--- Source data ---
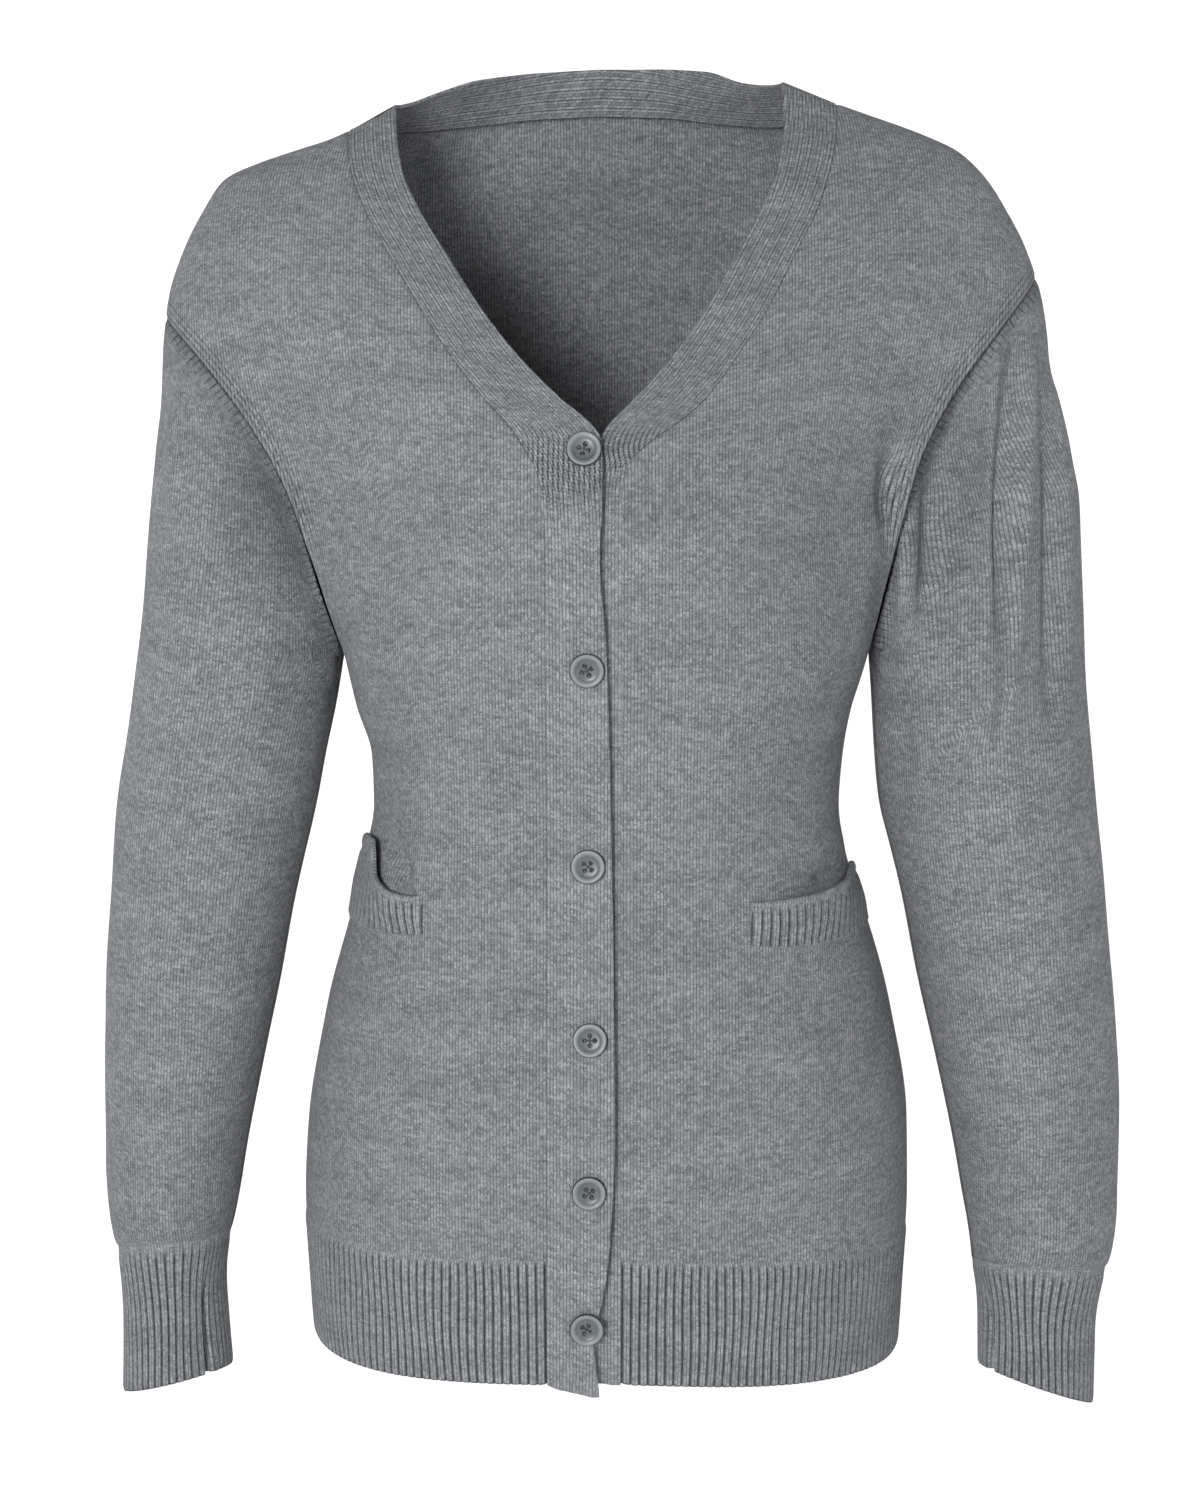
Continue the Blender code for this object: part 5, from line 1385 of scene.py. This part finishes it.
def ribbed_strip(
    name, cloth, pitch, node, raised=hung_ribs, outward=sunk, over=False, ring=False, seams=(), sway=0.0
):
    """A strip of ribs. cloth gives points and normals for shares along the strip and down it,
    raised says how far the ribs stand up, outward where their grooves lie, and over that the
    strip lies on another sheet."""
    down = RIB_ROWS[:, None]
    ribs, at, shares, high = rib_grid(cloth, pitch, sway)
    points, normals = cloth(shares, down)
    if ring:
        points[:, -1], normals[:, -1] = points[:, 0], normals[:, 0]
    up = raised(down) * np.ones_like(shares)
    # the outer face turns in a little at the seam and at the free edge
    edge_in = 0.0004 * soft_step(1 - down, 0.97, 1.0) * up + 0.0006 * soft_step(down, 0.97, 1.0)
    base = outward(shares, down)
    lowest = np.maximum(base - RIB_WALL, 0.0001) if over else base - RIB_WALL
    outer = points + normals * (base + RIB_HEIGHT * high * up - edge_in)[..., None]
    inner = points + normals * (lowest + 0.4 * edge_in)[..., None]
    # three wales to a rib, and a groove at each whole number of ribs
    u = np.broadcast_to((at * 3 + 0.5) * WALE, up.shape)
    v = -run(points, 0)
    along, away = near_seams(points, seams) if seams else (u, np.full(u.shape, 0.02))
    grooves = (np.broadcast_to(at, up.shape), up)
    piece = cloth_sheet(name, outer, inner, (u, v), (along, away), ring=ring, rib=grooves)
    finish_piece(piece, RIB_KNIT, "rib", node)
    declare_cloth(points)
    print("ribs", ribs)


print("a rib is", 3 * WALE, "wide in the cloth map")

# %% The hem
def hem_strip(stretches):
    """Stretches are a side, a face, and where they start and end from the centre to the side."""

    def strip(share, down):
        share, down = np.broadcast_arrays(share, down)
        points = np.zeros((*share.shape, 3))
        normals = np.zeros((*share.shape, 3))
        for k, (side, face, start, end) in enumerate(stretches):
            inside = (share * len(stretches) >= k) & (share * len(stretches) <= k + 1)
            local = np.clip(share * len(stretches) - k, 0, 1)
            first, last = (math.asin(at ** (1 / TURN_POWER)) for at in (start, end))
            across = np.abs(np.sin(first + (last - first) * local)) ** TURN_POWER
            z = hem_seam(side, face, across) - HEM_HEIGHT * down
            x = seam_x(side, z) * across
            made = bent(side, face, "body", x, z)
            points[inside], normals[inside] = made[0][inside], made[1][inside]
        return points, normals

    return strip


# the edge map darkens each hem's seams and its free edge with painted shade
for side in SIGN:
    band_seam = band_x(side, "seam", np.array(HEM_SEAM_Z - HEM_HEIGHT / 2))
    start = float((band_seam - HEM_TUCK) / seam_x(side, np.array(hem_seam(side, "front", 1.0))))
    strip = hem_strip([(side, "front", start, 1.0)])
    name, node, seams = "hem_" + side + "_ribs", "hem_rib_" + side, ("last_column", "last_row")
    ribbed_strip(name, strip, HEM_PITCH, node, outward=tucked, seams=seams, sway=HEM_SWAY)
strip = hem_strip([("right", "back", 1.0, 0.0), ("left", "back", 0.0, 1.0)])
seams = ("first_column", "last_column", "last_row")
ribbed_strip("hem_back_ribs", strip, HEM_PITCH, "hem_rib_back", seams=seams, sway=HEM_SWAY)

# %% The cuffs
CUFF_FOLDS = {"right": 0.384, "left": 0.424}  # where a cuff lies folded in, as a share of a turn
CUFF_FOLD_DEPTH = 0.0060
CUFF_FOLD_WIDTH = 0.009  # as a share of a turn


def cuff_starts(down):
    """A cuff's ribs grow out of the sleeve more slowly than those of the hem."""
    return soft_step(down, 0.0, 0.12)


def cuff_strip(side):
    """The cloth of a cuff, all round the wrist."""

    def ring(turn, down):
        turn, down = np.broadcast_arrays(turn, down)
        x, z = cuff_place(side, turn, down)
        front = surface(side, "front", "cuff", x, z)
        back = surface(side, "back", "cuff", x, z)
        is_front = (turn <= 0.5)[..., None]
        points, normals = (np.where(is_front, front[k], back[k]) for k in (0, 1))
        in_fold = np.exp(-(((turn - CUFF_FOLDS[side]) / CUFF_FOLD_WIDTH) ** 2))
        folded = CUFF_FOLD_DEPTH * in_fold * soft_step(down, 0.2, 0.8)
        return points + normals * (flare(down, normals) - folded[..., None]), normals

    return ring


# the edge map darkens each cuff's free edge, as the painted shadow under its roll
for side in SIGN:
    name, node, seams = "cuff_" + side + "_ribs", "cuff_" + side, ("last_row",)
    strip = cuff_strip(side)
    ribbed_strip(name, strip, CUFF_PITCH, node, cuff_starts, ring=True, seams=seams, sway=CUFF_SWAY)

# %% [markdown]
# ## Pockets
# A slit in each front opens into a bag behind it. Its lower edge is finished with a ribbed welt,
# sewn down at its foot and its front end, while its mouth stands away from the body.

# %% The cloth of a welt
WELT_OUT = 0.0022  # from the front to the top of a welt's wall at its mouth
WELT_BASE = 0.0005


def welt_ribs(down):
    """A welt's ribs stop short of its plain mouth, and of its foot."""
    return soft_step(down, 0.14, 0.26) * (1 - soft_step(down, 0.95, 1.0))


def welt_rise(share, down):
    """How far a welt stands off the front: flat at its foot and front end, rolled at its mouth."""
    foot = soft_step(1 - down, 0.0, 0.5)
    end = 0.35 + 0.65 * soft_step(share, 0.0, 0.08)
    near = np.clip(down / 0.15, 0, 1)
    bead = 0.0011 * np.sqrt(np.clip(1 - (2 * near - 1) ** 2, 0, 1))
    roll = bead - 0.0006 * (1 - soft_step(down, 0.0, 0.03))
    return WELT_BASE + (WELT_OUT - WELT_BASE) * foot * end + roll * end


def welt_strip(side):
    """The cloth of a welt, from its mouth down to its foot."""
    foot, mouth = columns(WELTS), columns(MOUTHS)

    def strip(share, down):
        share, down = np.broadcast_arrays(share, down)
        first, last = (
            np.stack([smooth(share, t["along"], t[side]), smooth(share, t["along"], t[side + "_z"])], -1)
            for t in (mouth, foot)
        )
        places = first + (last - first) * down[..., None]
        z = places[..., 1]
        x = np.minimum(places[..., 0], seam_x(side, z) * 0.9985)
        points, normals = surface(side, "front", "body", x, z)
        out = 1.4 * smooth(share, mouth["along"], mouth[side + "_out"]) * (1 - down) ** 1.5
        if side == "left":
            out = out * (1 - soft_step(share, 0.78, 0.97))
        return points + normals * out[..., None], normals

    return strip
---
• [The task] Extract, word for word, each line of the listing above.

• [In response]
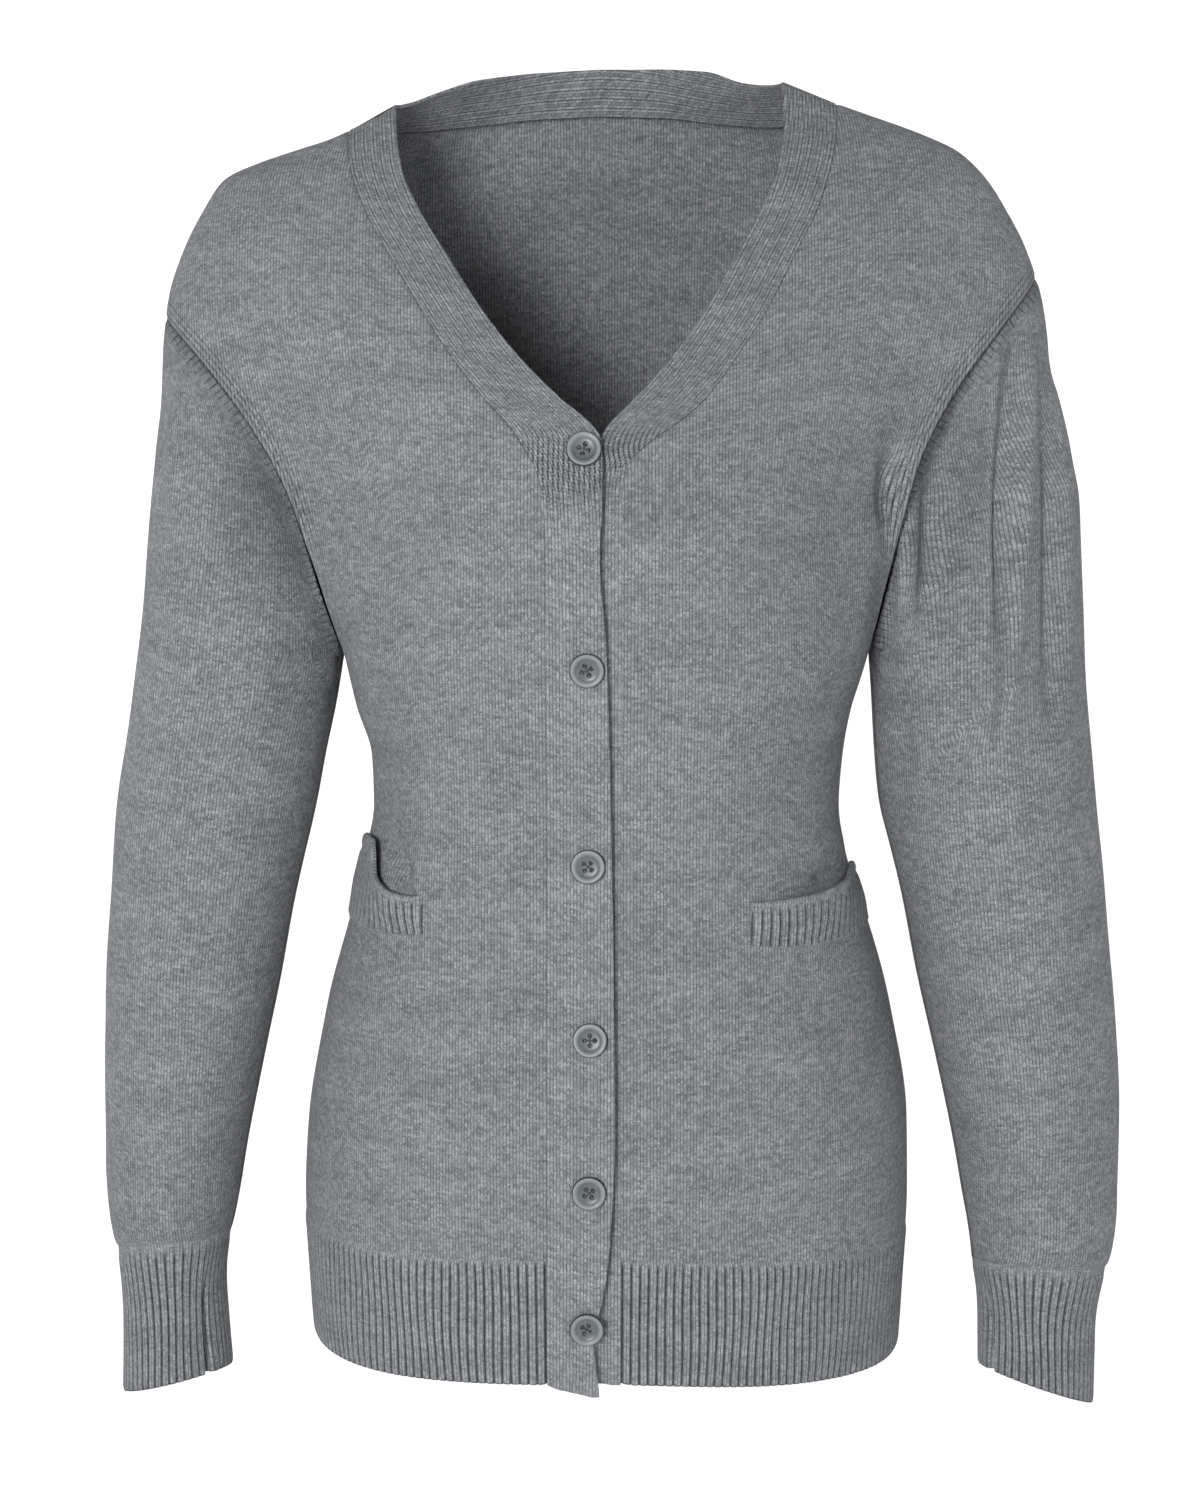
Continue the Blender code for this object: part 5, from line 1385 of scene.py. This part finishes it.
def ribbed_strip(
    name, cloth, pitch, node, raised=hung_ribs, outward=sunk, over=False, ring=False, seams=(), sway=0.0
):
    """A strip of ribs. cloth gives points and normals for shares along the strip and down it,
    raised says how far the ribs stand up, outward where their grooves lie, and over that the
    strip lies on another sheet."""
    down = RIB_ROWS[:, None]
    ribs, at, shares, high = rib_grid(cloth, pitch, sway)
    points, normals = cloth(shares, down)
    if ring:
        points[:, -1], normals[:, -1] = points[:, 0], normals[:, 0]
    up = raised(down) * np.ones_like(shares)
    # the outer face turns in a little at the seam and at the free edge
    edge_in = 0.0004 * soft_step(1 - down, 0.97, 1.0) * up + 0.0006 * soft_step(down, 0.97, 1.0)
    base = outward(shares, down)
    lowest = np.maximum(base - RIB_WALL, 0.0001) if over else base - RIB_WALL
    outer = points + normals * (base + RIB_HEIGHT * high * up - edge_in)[..., None]
    inner = points + normals * (lowest + 0.4 * edge_in)[..., None]
    # three wales to a rib, and a groove at each whole number of ribs
    u = np.broadcast_to((at * 3 + 0.5) * WALE, up.shape)
    v = -run(points, 0)
    along, away = near_seams(points, seams) if seams else (u, np.full(u.shape, 0.02))
    grooves = (np.broadcast_to(at, up.shape), up)
    piece = cloth_sheet(name, outer, inner, (u, v), (along, away), ring=ring, rib=grooves)
    finish_piece(piece, RIB_KNIT, "rib", node)
    declare_cloth(points)
    print("ribs", ribs)


print("a rib is", 3 * WALE, "wide in the cloth map")

# %% The hem
def hem_strip(stretches):
    """Stretches are a side, a face, and where they start and end from the centre to the side."""

    def strip(share, down):
        share, down = np.broadcast_arrays(share, down)
        points = np.zeros((*share.shape, 3))
        normals = np.zeros((*share.shape, 3))
        for k, (side, face, start, end) in enumerate(stretches):
            inside = (share * len(stretches) >= k) & (share * len(stretches) <= k + 1)
            local = np.clip(share * len(stretches) - k, 0, 1)
            first, last = (math.asin(at ** (1 / TURN_POWER)) for at in (start, end))
            across = np.abs(np.sin(first + (last - first) * local)) ** TURN_POWER
            z = hem_seam(side, face, across) - HEM_HEIGHT * down
            x = seam_x(side, z) * across
            made = bent(side, face, "body", x, z)
            points[inside], normals[inside] = made[0][inside], made[1][inside]
        return points, normals

    return strip


# the edge map darkens each hem's seams and its free edge with painted shade
for side in SIGN:
    band_seam = band_x(side, "seam", np.array(HEM_SEAM_Z - HEM_HEIGHT / 2))
    start = float((band_seam - HEM_TUCK) / seam_x(side, np.array(hem_seam(side, "front", 1.0))))
    strip = hem_strip([(side, "front", start, 1.0)])
    name, node, seams = "hem_" + side + "_ribs", "hem_rib_" + side, ("last_column", "last_row")
    ribbed_strip(name, strip, HEM_PITCH, node, outward=tucked, seams=seams, sway=HEM_SWAY)
strip = hem_strip([("right", "back", 1.0, 0.0), ("left", "back", 0.0, 1.0)])
seams = ("first_column", "last_column", "last_row")
ribbed_strip("hem_back_ribs", strip, HEM_PITCH, "hem_rib_back", seams=seams, sway=HEM_SWAY)

# %% The cuffs
CUFF_FOLDS = {"right": 0.384, "left": 0.424}  # where a cuff lies folded in, as a share of a turn
CUFF_FOLD_DEPTH = 0.0060
CUFF_FOLD_WIDTH = 0.009  # as a share of a turn


def cuff_starts(down):
    """A cuff's ribs grow out of the sleeve more slowly than those of the hem."""
    return soft_step(down, 0.0, 0.12)


def cuff_strip(side):
    """The cloth of a cuff, all round the wrist."""

    def ring(turn, down):
        turn, down = np.broadcast_arrays(turn, down)
        x, z = cuff_place(side, turn, down)
        front = surface(side, "front", "cuff", x, z)
        back = surface(side, "back", "cuff", x, z)
        is_front = (turn <= 0.5)[..., None]
        points, normals = (np.where(is_front, front[k], back[k]) for k in (0, 1))
        in_fold = np.exp(-(((turn - CUFF_FOLDS[side]) / CUFF_FOLD_WIDTH) ** 2))
        folded = CUFF_FOLD_DEPTH * in_fold * soft_step(down, 0.2, 0.8)
        return points + normals * (flare(down, normals) - folded[..., None]), normals

    return ring


# the edge map darkens each cuff's free edge, as the painted shadow under its roll
for side in SIGN:
    name, node, seams = "cuff_" + side + "_ribs", "cuff_" + side, ("last_row",)
    strip = cuff_strip(side)
    ribbed_strip(name, strip, CUFF_PITCH, node, cuff_starts, ring=True, seams=seams, sway=CUFF_SWAY)

# %% [markdown]
# ## Pockets
# A slit in each front opens into a bag behind it. Its lower edge is finished with a ribbed welt,
# sewn down at its foot and its front end, while its mouth stands away from the body.

# %% The cloth of a welt
WELT_OUT = 0.0022  # from the front to the top of a welt's wall at its mouth
WELT_BASE = 0.0005


def welt_ribs(down):
    """A welt's ribs stop short of its plain mouth, and of its foot."""
    return soft_step(down, 0.14, 0.26) * (1 - soft_step(down, 0.95, 1.0))


def welt_rise(share, down):
    """How far a welt stands off the front: flat at its foot and front end, rolled at its mouth."""
    foot = soft_step(1 - down, 0.0, 0.5)
    end = 0.35 + 0.65 * soft_step(share, 0.0, 0.08)
    near = np.clip(down / 0.15, 0, 1)
    bead = 0.0011 * np.sqrt(np.clip(1 - (2 * near - 1) ** 2, 0, 1))
    roll = bead - 0.0006 * (1 - soft_step(down, 0.0, 0.03))
    return WELT_BASE + (WELT_OUT - WELT_BASE) * foot * end + roll * end


def welt_strip(side):
    """The cloth of a welt, from its mouth down to its foot."""
    foot, mouth = columns(WELTS), columns(MOUTHS)

    def strip(share, down):
        share, down = np.broadcast_arrays(share, down)
        first, last = (
            np.stack([smooth(share, t["along"], t[side]), smooth(share, t["along"], t[side + "_z"])], -1)
            for t in (mouth, foot)
        )
        places = first + (last - first) * down[..., None]
        z = places[..., 1]
        x = np.minimum(places[..., 0], seam_x(side, z) * 0.9985)
        points, normals = surface(side, "front", "body", x, z)
        out = 1.4 * smooth(share, mouth["along"], mouth[side + "_out"]) * (1 - down) ** 1.5
        if side == "left":
            out = out * (1 - soft_step(share, 0.78, 0.97))
        return points + normals * out[..., None], normals

    return strip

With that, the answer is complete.